What is a Bridge Loan?

A bridge loan is a short-term financing option designed to bridge the gap between buying a new property and selling an existing one. It provides the necessary funds to facilitate the purchase ahead of the sale, usually at higher interest rates than traditional mortgages due to the increased risk and shorter duration.

Calculating Bridge Loan Interest

 

  1. Interest Rates: Bridge loan interest rates in Ottawa typically range from 8% to 10%. These rates are higher than conventional home loans because of the temporary and urgent nature of the funding.
  2. Loan Term: Most bridge loans are structured to last for 6 months or less. The duration your loan accrues interest will directly impact the total cost, making quick sales crucial.
  3. Example Calculation: For a bridge loan of $500,000 at a 9% annual interest rate, daily interest would be about $123. Over 6 months, assuming you haven’t repaid any part of the principal, the interest alone could amount to approximately $22,140.

 

Additional Costs

In addition to interest, other expenses include:


  1. Administration fees: Typically about 1% of the total loan amount.
  2. Appraisal fees: Required to assess the market value of both your new and current properties.
  3. Legal fees: Incurred during the handling of multiple property transactions and documentations.
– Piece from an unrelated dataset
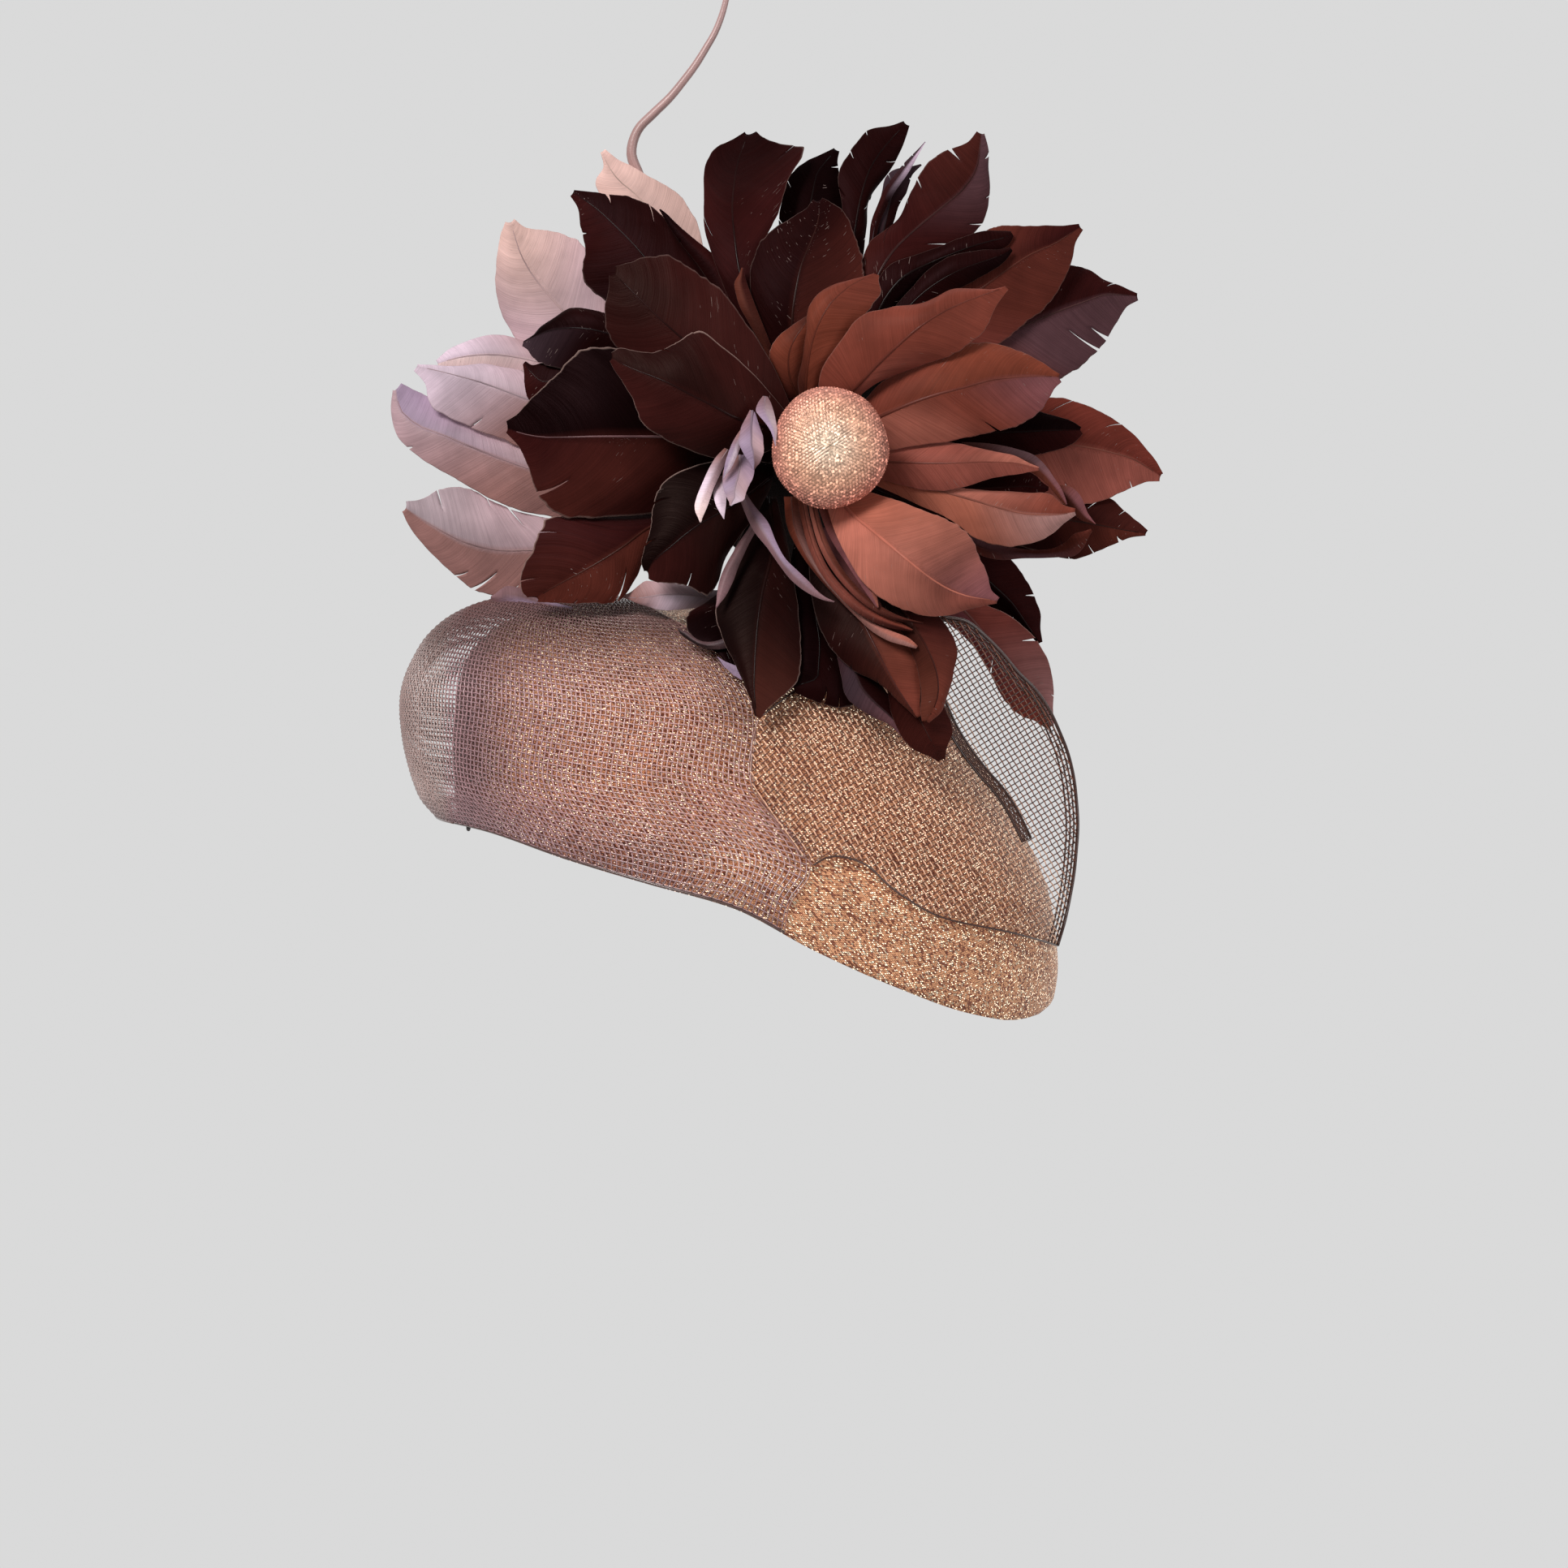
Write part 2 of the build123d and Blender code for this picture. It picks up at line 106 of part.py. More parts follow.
# ---- quill spine: (x, z, radius) ----
QUILL = [(4.87, 45.12, 1.8), (2.52, 56.38, 1.8), (-0.36, 66.84, 1.8), (-6.9, 98.24, 1.77), (-14.75, 129.64, 1.75), (-22.08, 155.81, 1.73), (-29.14, 171.51, 1.7), (-31.24, 178.05, 1.68), (-33.59, 184.59, 1.65), (-31.5, 192.44, 1.55), (-26.53, 197.68, 1.48), (-21.16, 202.91, 1.4), (-16.85, 208.14, 1.32), (-12.92, 213.38, 1.25), (-9.65, 218.61, 1.18), (-6.64, 223.84, 1.1), (-4.55, 229.08, 1.02), (-3.11, 234.31, 0.97), (-2.19, 244.78, 0.88), (-2.45, 257.86, 0.75), (-4.81, 273.56, 0.62), (-9.52, 289.26, 0.5), (-16.06, 302.34, 0.4), (-23.91, 312.81, 0.3)]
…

Case Study: Real-Life Application in Ottawa

John and Mary, an Ottawa couple, utilized a bridge loan to secure their dream home before selling their old house. They borrowed $400,000 at an interest rate of 9%, and incurred additional costs totaling around $2,000 for fees. After selling their original house in 4 months, the total cost of their bridge loan was around $15,600.

 

Tips for Managing a Bridge Loan

 

  • Market Analysis: Conduct thorough research or consult a real estate expert to understand Ottawa’s current market trends. Selling your home quickly can significantly reduce the costs of a bridge loan.
  • Budgeting: Set aside a contingency fund to cover unexpected delays in the sale of your old home. This fund helps manage interest payments without straining your regular finances.
  • Early Repayment Plans: If possible, negotiate terms that allow for early repayment without penalties. This flexibility can be invaluable if you manage to sell your old home sooner than expected.
  • Communication with Lenders: Maintain open communication with your lender regarding the sales progress and any financial concerns. Transparency can facilitate more supportive management of your loan terms.
 
Calculating and managing the costs associated with bridge loans is critical for a seamless transition between homes. By understanding these financial tools and planning accordingly, Ottawa homeowners can navigate their purchases and sales without undue stress.
 

Bonus tips

1

Leverage Professional Advice

While understanding the basics of bridge loans is crucial, leveraging the expertise of financial advisors and real estate professionals can provide deeper insights and strategic planning. These experts can help you assess your personal financial situation, explore various financing options, and ensure that the bridge loan terms align with your overall financial goals. They may also assist in navigating the complexities of the Ottawa real estate market, helping you make decisions that are both timely and economically advantageous.

 

2

Regularly Review Your Financial Plan

Once you secure a bridge loan, it’s important to continuously review your financial plan throughout the duration of the loan. Keep track of market conditions, as changes may affect the sale of your old home or the value of your new home. Adjust your budget as needed to accommodate fluctuations in expenses and ensure that you are prepared for any financial contingencies. This proactive approach can help you manage your bridge loan more effectively and avoid potential financial pitfalls.